Although most people living in the U.S. are mostly well-intentioned, you (and of course I do not know "you" and do not mean you personally) do not realize how much of your everyday thinking is influenced by a white, Christian, Western, European mindset that pervades all of your thinking--even when you are trying not to be ethnocentric, racist, and so infuriatingly American. I'm sure the people who wrote, directed, and produced Crash really believed they were doing something positive and non-racist. But the film misses the boat and decentralizes white hegemony and its role in preserving the status quo at all levels.

hi Jodi. I hope you come back. :-) I did hesitate with the label, "African American" but did take the risk of essentialization, even though the alternative of "black" would have been safer. Not that That label resolves much more, in and of itself. It was important for me to come clean that the hesitation I felt was due to skin tone - not only that, know it has gotten worse as for some reason I kept confusing two of the "black" students in the class, despite having distinguished between them clearly all semester. I also thought about cancelling class completely, which is absolutely the best and most equitable solution. I didn't because I hadn't planned it ahead of time - which also reveals that I was caught flat-footed in regard to the holiday to begin with, an egregious error in its own right. :-(

It's messy, that's for sure.

As to Crash, I'm still exploring the ways that it may/may not reinforce white hegemony. The fact that most whites have experienced downward mobility over the last generation, or at least a flattening of it, inculcates a different consciousness in the minds of the current generation of college students. I'm NOT claiming that there isn't still a horrifyingly-naive dismissal of historical privilege, but I'm also not completely convinced that many of these young people are actually perceiving and dealing with each other in "the same ways" as previous generations. Yep, racism still happens. Yep, prejudice is still endemic. Is the system as bad as ever? In some ways, I believe it is worse. Terrifyingly and depressingly so. Yet I also witness interactions among my students that are heartening, and illustrate a basis of respect across differences of ethnicity and race that I hesitate to dismiss as simply surface accommodations.

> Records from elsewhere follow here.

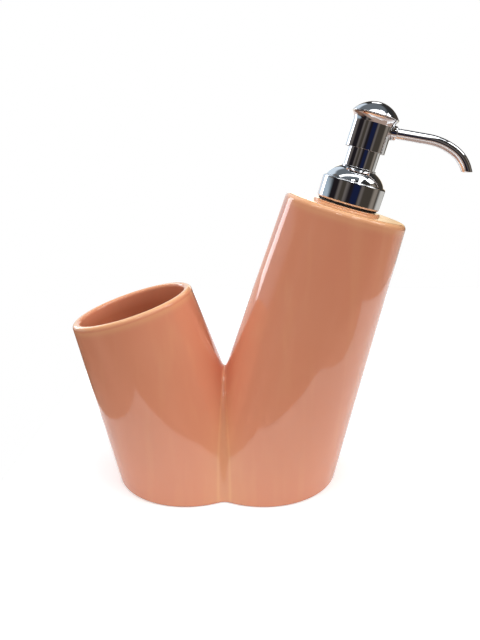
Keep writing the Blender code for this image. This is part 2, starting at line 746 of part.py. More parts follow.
def make_spring(axis):
    """Return spring: one wire from the chamber's floor up to the spring seat."""
    bottom = chamber_floor + GAP + SPRING_WIRE
    top = spring_seat_bottom - GAP - SPRING_WIRE
    count = SPRING_TURNS * SPRING_POINTS
    wire = bpy.data.curves.new("return_spring", "CURVE")
    wire.dimensions = "3D"
    spline = wire.splines.new("POLY")
    spline.points.add(count)
    for i, point in enumerate(spline.points):
        turn = math.tau * i / SPRING_POINTS
        point.co = (SPRING_RADIUS * math.cos(turn), SPRING_RADIUS * math.sin(turn),
                    bottom + (top - bottom) * i / count, 1.0)
    wire.bevel_depth = SPRING_WIRE
    wire.bevel_resolution = 1
    wire.use_fill_caps = True
    add_piece("return_spring", wire, STEEL, axis)
    pitch = (top - bottom) / SPRING_TURNS
    print("return spring: least gap between turns", round(pitch - 2 * SPRING_WIRE, 5), "m")


def make_stem(axis):
    """Hollow stem with its port and, in its top, the outlet ball."""
    pocket_bottom = stem_top - STEM_POCKET_DEPTH
    seat_bottom = pocket_bottom - STEM_SEAT_HEIGHT
    stem = turned("stem", [(STEM_BORE, piston_bottom), (STEM_RADIUS, piston_bottom),
                           (STEM_RADIUS, stem_top), (STEM_POCKET, stem_top),
                           (STEM_POCKET, pocket_bottom), (STEM_BORE, seat_bottom)],
                  WHITE_PLASTIC, axis, STEM_STEPS)
    port_axis = add_axis("port_axis", (0.0, 0.0, spring_seat_top + SEAT_PIN_LENGTH + STEM_PORT
                                       + GAP), math.pi / 2, axis)
    cut(stem, rod_cutter("stem_port", STEM_PORT, -STEM_RADIUS - OVERRUN,
                         STEM_RADIUS + OVERRUN, port_axis, STEM_STEPS // 2))
    slope = math.atan2(STEM_SEAT_HEIGHT, STEM_POCKET - STEM_BORE)
    rest = (OUTLET_BALL_RADIUS + GAP - STEM_BORE * math.sin(slope)) / math.cos(slope)
    make_ball("outlet_ball", OUTLET_BALL_RADIUS, seat_bottom + rest, axis)


def make_head(axis, spout_axis):
    """Core, barrel and cap of the pump head."""
    channel_top = spout_root + CHANNEL_RADIUS
    core = turned("head_core", [(stem_guide_bore, core_bottom), (core_tube_radius, core_bottom),
                                (core_tube_radius, block_bottom), (core_radius, block_bottom),
                                (core_radius, core_top), (0.0, core_top), (0.0, channel_top),
                                (CHANNEL_RADIUS, channel_top), (CHANNEL_RADIUS, channel_bottom),
                                (stem_guide_bore, channel_bottom)],
                  WHITE_PLASTIC, axis)
    socket_start = core_radius - SPOUT_SOCKET
    cut(core, rod_cutter("spout_socket", spout_hole, socket_start,
                         core_radius + OVERRUN, spout_axis))
    cut(core, rod_cutter("spout_channel", CHANNEL_RADIUS - GAP, GAP,
                         socket_start + GAP, spout_axis, STEM_STEPS // 2))
    flare = bezier((FLARE_RADIUS, flare_top), (FLARE_RADIUS - BARREL_WALL, flare_top - BARREL_WALL),
                   (BARREL_RADIUS, flare_bottom + FLARE_PULL_SHARE * FLARE_HEIGHT),
                   (BARREL_RADIUS, flare_bottom), FLARE_ROWS)
    outline = flare + [(BARREL_RADIUS, barrel_bottom + BARREL_EDGE),
                       (BARREL_RADIUS - BARREL_EDGE, barrel_bottom), (barrel_bore, barrel_bottom),
                       (barrel_bore, flare_bottom), (FLARE_RADIUS - BARREL_WALL, flare_top)]
    barrel = turned("head_barrel", outline, CHROME, axis, SHOWN_STEPS)
    cut(barrel, rod_cutter("barrel_hole", spout_hole, core_radius / 2,
                           BARREL_RADIUS + OVERRUN, spout_axis))
    rim_top = cap_bottom + CAP_RIM
    dome_top = rim_top + DOME_HEIGHT
    half_width = CAP_RADIUS - CAP_EDGE
    bow = (half_width ** 2 + DOME_HEIGHT ** 2) / (2 * DOME_HEIGHT)
    spread = math.asin(half_width / bow)
    turns = [spread * i / DOME_ROWS for i in range(DOME_ROWS + 1)]
    dome = [(bow * math.sin(turn), dome_top - bow * (1 - math.cos(turn))) for turn in turns]
    turned("head_cap", dome + [(CAP_RADIUS, rim_top - CAP_EDGE),
                               (CAP_RADIUS, cap_bottom + CAP_EDGE),
                               (CAP_RADIUS - CAP_EDGE, cap_bottom), (CAP_BOSS_RADIUS, cap_bottom),
                               (CAP_BOSS_RADIUS, cap_bottom - CAP_BOSS),
                               (0.0, cap_bottom - CAP_BOSS)],
           CHROME, axis, SHOWN_STEPS)


def spout_path(start, overrun):
    """Centre line of the spout in the plane of the legs, and its tip before the overrun."""
    points = []
    place = Vector((0.0, 0.0, spout_root))
    heading = SPOUT_RISE
    place += start * Vector((math.cos(heading), 0.0, math.sin(heading)))
    points.append(place.copy())
    place += (SPOUT_STRAIGHT - start) * Vector((math.cos(heading), 0.0, math.sin(heading)))
    points.append(place.copy())
    for radius, bend in ((SPOUT_EASY_BEND_RADIUS, SPOUT_EASY_BEND),
                         (SPOUT_TIP_BEND_RADIUS, SPOUT_TIP_BEND)):
        step = bend / SPOUT_BEND_POINTS
        chord = 2 * radius * math.sin(step / 2)
        for _ in range(SPOUT_BEND_POINTS):
            middle = heading - step / 2
            place += chord * Vector((math.cos(middle), 0.0, math.sin(middle)))
            heading -= step
            points.append(place.copy())
    tip = place.copy()
    points.append(tip + overrun * Vector((math.cos(heading), 0.0, math.sin(heading))))
    return points, tip


def tube_mesh(name, points, radius):
    """Closed mesh of a round tube along points."""
    curve = bpy.data.curves.new(name, "CURVE")
    curve.dimensions = "3D"
    spline = curve.splines.new("POLY")
    spline.points.add(len(points) - 1)
    for target, point in zip(spline.points, points):
        target.co = (*point, 1.0)
    curve.bevel_depth = radius
    curve.bevel_resolution = SPOUT_RINGS
    curve.use_fill_caps = True
    path = bpy.data.objects.new(name + "_path", curve)
    bpy.context.scene.collection.objects.link(path)
    evaluated = path.evaluated_get(bpy.context.evaluated_depsgraph_get())
    mesh = bpy.data.meshes.new_from_object(evaluated)
    bpy.data.objects.remove(path)
    form = bmesh.new()
    form.from_mesh(mesh)
    bmesh.ops.remove_doubles(form, verts=form.verts, dist=MERGE)
    form.to_mesh(mesh)
    form.free()
    mesh.name = name
    return mesh


def make_spout(axis, spout_axis):
    """Bent spout with its bore, its level tip and the ferrule at its root."""
    start = core_radius - SPOUT_SOCKET + GAP
    points, tip = spout_path(start, SPOUT_TIP_SPARE)
    spout = add_piece("spout", tube_mesh("spout", points, SPOUT_RADIUS), CHROME, axis)
    spout.data.shade_smooth()
    bore_points, _ = spout_path(start - OVERRUN, SPOUT_TIP_SPARE + OVERRUN)
    cut(spout, add_cutter("spout_bore", tube_mesh("spout_bore", bore_points,
                                                  SPOUT_RADIUS - SPOUT_WALL), axis))
    form = bmesh.new()
    bmesh.ops.create_cube(form, size=2 * SPOUT_TIP_SPARE)
    mesh = bpy.data.meshes.new("spout_tip_cut")
    form.to_mesh(mesh)
    form.free()
    block = add_cutter("spout_tip_cut", mesh, axis)
    block.rotation_euler = (0.0, -LEAN, 0.0)
    block.location = tip - SPOUT_TIP_SPARE * Vector((-math.sin(LEAN), 0.0, math.cos(LEAN)))
    cut(spout, block)
    face = BARREL_RADIUS - FERRULE_EDGE
    end = BARREL_RADIUS + FERRULE_LENGTH
    ferrule = turned("spout_ferrule", [(spout_hole, face), (FERRULE_RADIUS, face),
                                       (FERRULE_RADIUS, end - FERRULE_EDGE),
                                       (FERRULE_RADIUS - FERRULE_EDGE, end), (spout_hole, end)],
                     CHROME, spout_axis, HIDDEN_STEPS)
    cut(ferrule, rod_cutter("barrel_room", BARREL_RADIUS + GAP, barrel_bottom,
                            flare_bottom + FLARE_HEIGHT, axis, SHOWN_STEPS))


def main():
    """Build the body, then the pump on its axis at the middle of the tank's top."""
    make_ceramic_body()
    neck_axis = add_axis("neck_axis", tank.centre(TANK_LENGTH), LEAN)
    make_neck(neck_axis)
    pump_axis = add_axis("pump_axis", (0.0, 0.0, 0.0), 0.0, neck_axis)
    make_chamber(pump_axis)
    make_spring(pump_axis)
    make_collar(add_axis("collar_axis", (0.0, 0.0, 0.0), 0.0, pump_axis))
    plunger_axis = add_axis("plunger_axis", (0.0, 0.0, 0.0), 0.0, pump_axis)
    make_plunger(plunger_axis)
    head_axis = add_axis("head_axis", (0.0, 0.0, 0.0), 0.0, plunger_axis)
    make_stem(head_axis)
    spout_axis = add_axis("spout_axis", (0.0, 0.0, spout_root), math.pi / 2 - SPOUT_RISE,
                          head_axis)
    make_head(head_axis, spout_axis)
    make_spout(head_axis, spout_axis)


main()
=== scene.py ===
"""Soap dispenser with a toothbrush cup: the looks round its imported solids.

Two leaning ceramic legs grow out of one foot. The left leg is an open cup, the right one
is the soap tank, and a polished lotion pump stands on the tank. Each sub-assembly is a
class that holds its sizes, builds its pieces finely and dresses them. Lengths are in
metres, +Z is up and the spout points to +X.
"""

from __future__ import annotations

import json
import logging
import math
from abc import ABC, abstractmethod
from collections.abc import Callable, Sequence
from dataclasses import dataclass, field
from enum import Enum

import bmesh
import bpy
import numpy as np
from mathutils import Matrix, Vector

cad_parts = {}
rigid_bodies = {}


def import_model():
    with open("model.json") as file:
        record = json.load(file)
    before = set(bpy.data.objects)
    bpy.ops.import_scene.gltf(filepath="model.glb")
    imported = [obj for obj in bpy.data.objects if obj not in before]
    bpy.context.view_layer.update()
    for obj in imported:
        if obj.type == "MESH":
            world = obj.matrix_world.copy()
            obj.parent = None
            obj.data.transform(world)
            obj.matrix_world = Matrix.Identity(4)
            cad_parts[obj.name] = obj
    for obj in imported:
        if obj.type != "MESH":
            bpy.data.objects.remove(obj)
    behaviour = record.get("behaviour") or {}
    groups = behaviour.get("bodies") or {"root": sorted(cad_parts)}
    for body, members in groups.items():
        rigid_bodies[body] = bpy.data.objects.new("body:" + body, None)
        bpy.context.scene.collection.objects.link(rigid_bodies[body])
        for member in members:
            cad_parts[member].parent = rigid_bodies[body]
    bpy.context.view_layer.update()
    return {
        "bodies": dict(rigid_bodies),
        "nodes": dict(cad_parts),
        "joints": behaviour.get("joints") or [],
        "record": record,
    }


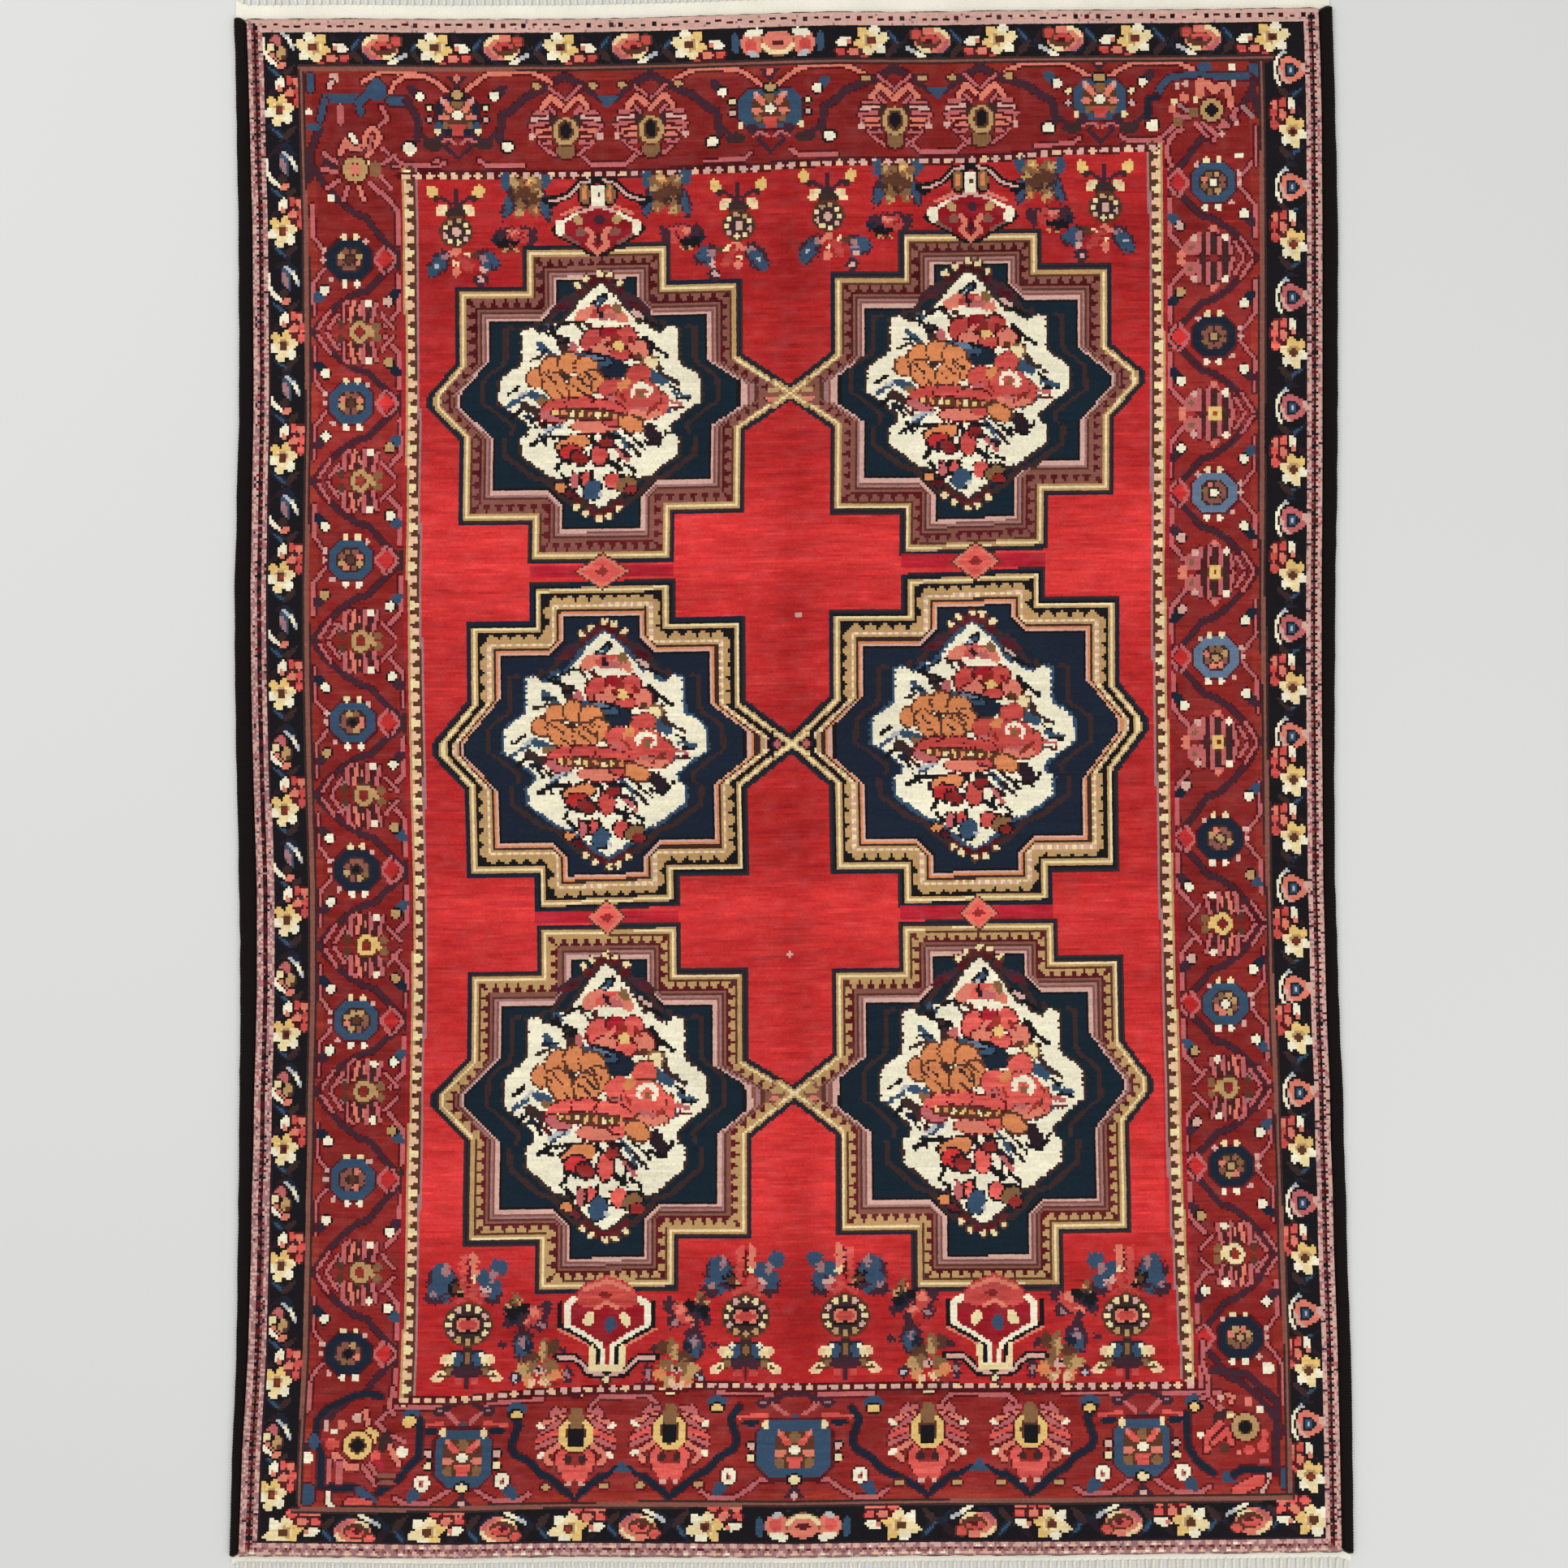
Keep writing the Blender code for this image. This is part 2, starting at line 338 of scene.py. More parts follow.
def border_spot(chart, side, along, inward, reach, mirrored=False):
    """A window on a border, with y towards the field."""
    run, inwards = SIDE_TURNS[side]
    if mirrored:
        run = (-run[0], -run[1])
    return Spot(chart, *place(side, along, inward), reach, run, inwards)


# ---- The outer border: flowers in turn on a dark ground, inside a narrow guard ----

# How far along each side the flowers' middles are, in knots
DAISIES = {
    "top": (29, 83, 139, 196, 277, 334, 394, 455),
    "bottom": (19, 81, 142, 201, 286, 351, 411, 464),
    "left": (40, 93, 143, 192, 244, 295, 346, 394, 444, 494, 545, 596, 645),
    "right": (54, 103, 150, 201, 247, 296, 336, 361, 406, 448, 497, 544, 593, 639),
}
RINGS = {
    "top": (60, 114, 171, 303, 362, 423),
    "bottom": (50, 113, 173, 318, 381, 437),
    "left": (14, 67, 117, 165, 217, 267, 320, 369, 419, 467, 517, 570, 621),
    "right": (27, 78, 126, 174, 223, 270, 317, 383, 427, 472, 520, 568, 616),
}
DAISY_PETALS = ("maize", "cream", "ivory", "cream", "ivory", "maize")
# Beside each daisy, a cluster of coral petals and a white bud
DAISY_CLUSTER = """
    coral 4.4x3.6/20 +garnet .6: 3.4 8; salmon 4.4x3.6/20 +garnet .6: 7.6 4.6;
    coral 4.4x3.6/20 +garnet .6: 8.4 8.6; salmon 4.2x3.4/-15 +garnet .6: 12.4 7.8;
    coral 4.2x3.4/-15 +garnet .6: 12.8 4.4; bark 2.2x1.8: 9.8 6.4;
    ivory leaf 7.6x3.6/14 +soot: 11.4 .4; salmon 2.4x2.2: 9.4 .2
"""
# A salmon flower like a curled ring, with a white arc and a slanting bar
RING_FLOWER = """
    soot 18.5x13.5: 0 .2; navy ring 18.5x13.5 1.4 100 120: .4 .6; salmon 15x10.8: -1 0;
    cream ring 13.5x11 1.8 185 80: -1.5 .2; rose ring 13.4x9.6 2 110 80: -1 .8;
    coral 4.6x3.8 +umber .6: 5.6 -2.4; umber 10x6.4: .6 .6; coral 7.4x3.8: 0 -.2;
    garnet 4.2x2: .8 .6; cream ring 10.6x7.4 1.5 10 90: .8 1.4; soot 3: 1.4 7.4, 9.8 2.8;
    ivory 1.7: 1.8 7.2, 9.4 3.1; fog 1.7: 6.8 4.5, 9.4 3.1
"""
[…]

I could certainly identify with your encounter with your students in this post (Busted) in that there is definitely an underlying component (which has become increasingly apparent) in the essentialization of race within our society. It is quite similar to an observation you had previously made regarding a fellow student’s paper, in which she stated clearly the ethnic origin of every character within the movie Crash except for the pawn shop owner who happened to be white. I found it very interesting that A) she felt no need to identify this character by race when she had previously done so with virtually every other character in the movie, B) that this student, who neglected to identify the race of this particular character, does not consider herself to be white. One would think that this classification is generally a result of ethnocentrism, yet in this case, an individual from a different race didn’t find it necessary to identify a white man as such. Is this a result of the essentialization of ethnic superiority within our society? Consciously or subconsciously, do we as a society, understand that when we speak of whites it is just assumed that when we say he or she, with no racial classification, that we mean “a white man” or “a white woman”.
I too encountered a similar situation at work. I was meeting a client for an interview; a man I had spoken with previously several times over the phone but had not met personally. We had arranged to meet at a pre-disclosed location in order to exchange some work-related information. I waited for quite some time for him to arrive about 10 minutes after our scheduled appointment. A man soon approached and said “Hi, Alan…I’m David.” He was a young black man who had been sitting over at a corner table long before I had arrived. Upon entering I had noticed him there, yet completely dismissed the possibility that he could be my client. I had no prior indication that he could/would be black, and I suppose that’s understandable. But the fact that I didn’t acknowledge him as a potential client when I first noticed him disturbs me. I wasn’t sure if I should apologize for my ignorant oversight or if I should simply let it go. I chose the latter, enduring a certain amount of uncomfortability on my part for the duration.
I hope that through these candid discussions about racial interaction I am able to overcome my occasional narrow-mindedness for the future.